►

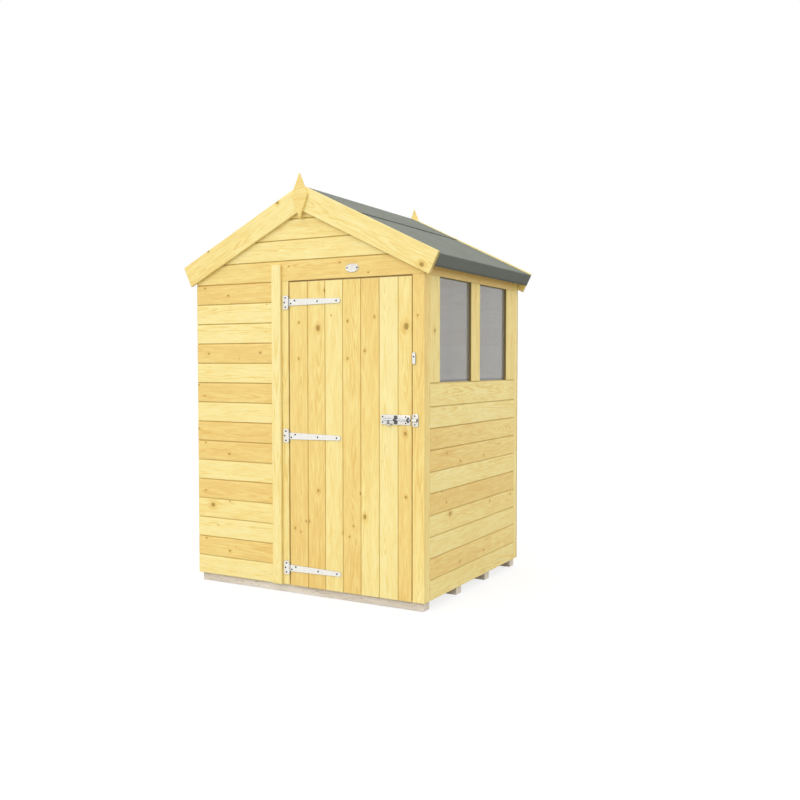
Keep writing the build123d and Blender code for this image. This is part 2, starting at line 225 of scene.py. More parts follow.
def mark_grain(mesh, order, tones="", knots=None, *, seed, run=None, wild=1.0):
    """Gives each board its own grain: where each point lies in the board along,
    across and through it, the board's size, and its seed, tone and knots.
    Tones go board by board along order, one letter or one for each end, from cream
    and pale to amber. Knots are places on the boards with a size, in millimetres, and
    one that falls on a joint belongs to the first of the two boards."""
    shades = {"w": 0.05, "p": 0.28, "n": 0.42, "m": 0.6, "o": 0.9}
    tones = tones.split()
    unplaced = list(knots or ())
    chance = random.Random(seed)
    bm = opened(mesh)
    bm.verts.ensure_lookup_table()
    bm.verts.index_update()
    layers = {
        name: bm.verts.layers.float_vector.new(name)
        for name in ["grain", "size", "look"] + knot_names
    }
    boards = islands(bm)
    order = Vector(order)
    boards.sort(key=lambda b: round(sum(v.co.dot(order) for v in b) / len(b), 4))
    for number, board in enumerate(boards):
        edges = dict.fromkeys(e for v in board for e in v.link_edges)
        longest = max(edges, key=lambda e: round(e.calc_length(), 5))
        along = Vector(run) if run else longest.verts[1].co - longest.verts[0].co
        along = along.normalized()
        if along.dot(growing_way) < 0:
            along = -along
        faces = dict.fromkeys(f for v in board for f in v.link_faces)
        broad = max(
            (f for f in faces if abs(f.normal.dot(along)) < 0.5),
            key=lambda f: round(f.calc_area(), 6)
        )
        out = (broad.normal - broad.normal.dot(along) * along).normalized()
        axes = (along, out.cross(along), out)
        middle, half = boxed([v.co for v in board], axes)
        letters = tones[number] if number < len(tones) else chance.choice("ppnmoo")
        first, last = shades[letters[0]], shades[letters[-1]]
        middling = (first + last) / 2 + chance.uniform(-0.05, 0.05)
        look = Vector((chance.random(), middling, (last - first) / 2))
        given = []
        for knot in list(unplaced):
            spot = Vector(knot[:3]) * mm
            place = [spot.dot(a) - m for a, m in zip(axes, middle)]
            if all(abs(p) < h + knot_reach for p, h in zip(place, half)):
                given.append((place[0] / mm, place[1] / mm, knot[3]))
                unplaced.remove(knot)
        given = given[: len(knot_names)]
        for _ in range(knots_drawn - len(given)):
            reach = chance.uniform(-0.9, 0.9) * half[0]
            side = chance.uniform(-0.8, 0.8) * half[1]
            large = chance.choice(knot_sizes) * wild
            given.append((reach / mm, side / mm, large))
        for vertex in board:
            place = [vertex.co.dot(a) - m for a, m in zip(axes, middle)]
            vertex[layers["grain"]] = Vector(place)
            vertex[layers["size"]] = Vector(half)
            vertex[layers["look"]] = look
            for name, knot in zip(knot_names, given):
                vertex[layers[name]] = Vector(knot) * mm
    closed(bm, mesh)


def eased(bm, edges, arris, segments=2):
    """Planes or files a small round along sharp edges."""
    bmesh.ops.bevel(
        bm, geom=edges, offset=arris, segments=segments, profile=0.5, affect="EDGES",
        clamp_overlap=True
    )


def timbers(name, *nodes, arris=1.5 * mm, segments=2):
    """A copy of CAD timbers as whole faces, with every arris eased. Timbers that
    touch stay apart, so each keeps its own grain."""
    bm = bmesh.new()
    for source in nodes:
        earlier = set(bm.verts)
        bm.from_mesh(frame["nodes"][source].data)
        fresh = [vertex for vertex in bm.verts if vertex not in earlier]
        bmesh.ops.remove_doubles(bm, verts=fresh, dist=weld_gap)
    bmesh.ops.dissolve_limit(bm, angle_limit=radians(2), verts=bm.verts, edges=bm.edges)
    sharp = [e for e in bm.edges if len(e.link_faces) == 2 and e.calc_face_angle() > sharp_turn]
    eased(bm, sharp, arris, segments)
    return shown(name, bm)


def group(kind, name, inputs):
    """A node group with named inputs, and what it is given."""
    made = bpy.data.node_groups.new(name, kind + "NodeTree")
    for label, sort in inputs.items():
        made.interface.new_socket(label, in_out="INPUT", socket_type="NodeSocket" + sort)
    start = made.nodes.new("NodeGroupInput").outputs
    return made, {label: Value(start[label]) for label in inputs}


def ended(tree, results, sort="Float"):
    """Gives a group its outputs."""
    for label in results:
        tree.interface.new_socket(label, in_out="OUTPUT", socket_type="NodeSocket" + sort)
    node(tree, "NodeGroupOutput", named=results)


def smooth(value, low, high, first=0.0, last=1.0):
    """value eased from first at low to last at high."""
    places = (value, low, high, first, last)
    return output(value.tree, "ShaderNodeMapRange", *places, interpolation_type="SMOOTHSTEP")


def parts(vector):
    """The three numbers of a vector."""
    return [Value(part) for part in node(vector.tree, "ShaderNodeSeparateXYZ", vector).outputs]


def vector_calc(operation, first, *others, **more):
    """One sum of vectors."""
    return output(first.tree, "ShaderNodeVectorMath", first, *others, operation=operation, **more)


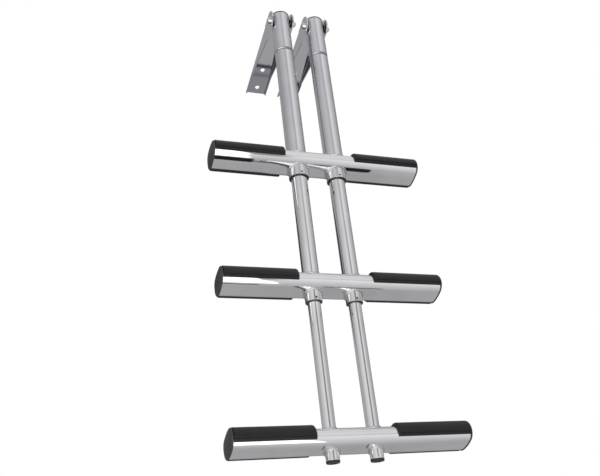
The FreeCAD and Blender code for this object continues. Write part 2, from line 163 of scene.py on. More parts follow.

◄

> **TASK OBJECTIVE**
Search the entries for the word "code" and pick out every line that holds it.

> **WORKED ANSWER**
Keep writing the build123d and Blender code for this image. This is part 2, starting at line 225 of scene.py. More parts follow.
The FreeCAD and Blender code for this object continues. Write part 2, from line 163 of scene.py on. More parts follow.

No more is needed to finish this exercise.